FLASHを聴いて

ハイロウズのベスト盤を聴いている。

FLASH~BEST~

FLASH~BEST~

突然の活動休止宣言。
結成されてからずっと、心底ロックンロールを、自分たちのコンサートを楽しんでいるように思っていたから、やっぱり最初は驚いた。ただ、なんとなく予感はしていた。「レコードは演奏していた瞬間を切り取ったものでしかない」と常々言っていた彼らがライブDVDを出したりベスト盤を発表したり、「変だなあ」と思っていた。
このベスト盤の発売が発表された時「ハイロウズ初のベスト盤」と発表されていた。思わず笑ってしまった、「初のベスト盤」。ベスト盤が何枚も出るのか?初なのにベスト、次はベスト盤第2番か、日本語の乱れが叫ばれて久しいが、全く以ってトートロジー。「全員皆殺しだ!」と同じくらい変である。
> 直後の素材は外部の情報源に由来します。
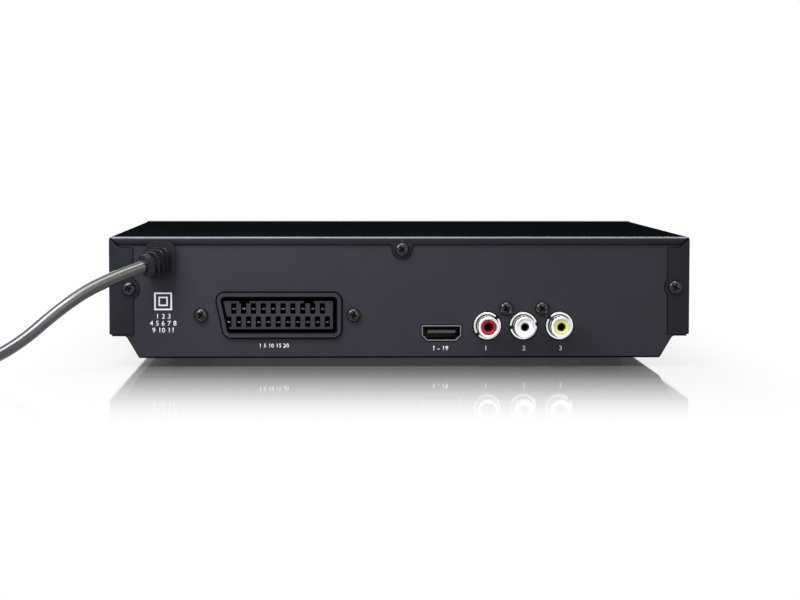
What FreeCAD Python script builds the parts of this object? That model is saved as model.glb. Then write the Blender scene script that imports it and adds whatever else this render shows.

スピッツが数年前のベスト盤を廃盤にしたのもよくわかる。
閑話休題ハイロウズは突然「活動休止します」と宣言して、ぴったりと活動しなくなってしまった。彼ららしいとしか言いようの無いやり方。
いつかヒロトが言っていた
そうだよ,僕らはドリフターズだよ.小学校卒業したら見なくなるかもしれないけれど,また新しい小学生が来るんだよ.ロック好きな人は必ずそこにいる.僕たちは今目の前にいるお客さんたちを連れてどっかに連れてこうとは思わないんだ.僕らはそこでずっとロックやってて入れ替わり,立ち替わり見に来ればいいんだと思う.ファクトリー
僕は子供の頃「ドリフ禁止」だったから言葉の意味は本当はよくわかってないのかもしれない。けれど何となくわかるのは、ドリフは「下らない」とか「マンネリ」とか、何を言われようとひたすらコントをやっていたということだ。そしてハイロウズもドリフでいることを、心底楽しんでいたいみたいだった。
そんな事を思い出しながらベスト盤を聴いてみて、1つ気付いたことがある。楽曲のどれもが、オーディエンスには全く語りかけていない点だ。今聴いている限りでは、聞く側に対してメッセージを送ろうという意図があったり、語りかけていたりする曲は1つも無い。
彼らの歌詞はよく、メッセージ性が強いとかストレートな歌詞とか言われてきたけれど、それはあくまで1解釈に過ぎない。むしろ、楽曲の意図をを紙面などで訊かれるのを嫌っていた。曲は曲なんだから、楽しみ方はそれぞれあっていいじゃん。そんな事もどこかで言っていたような気がする。
今回の休止宣言もその延長線上なのかもしれない。いろいろ事情はあるのだろうけど、そんなことは本質、どうでもいいことなんだと思う。見世物小屋でいつも勝手にやっていたドリフのコントを、面白いと思った人が勝手に観ていた。それがなくなっただけ。コントが目的なのだから、荒井注がなんで辞めたのかとか、そんなのはどうでもいいじゃないか。そんなことはどうでも。キレイ事を言って「さよならライブ」みたいなことをするより、よっぽどいい。
ただ、やっぱり寂しい。タワレコに行ったら、特設コーナーが設けられていた。過去の作品、ビデオ、インタビュー掲載雑誌などが並べられていたのだけれど、自分と同じくらいの歳で、どことなく服装がぎこちなくて、少しコミュニケーション能力に難のありそうな人たちが何人か、その前に立ち尽くしていた。さんざん走り回った野原が、ある日分譲住宅に変わってしまい、寂しそうにその風景を眺めているみたいな感じだった。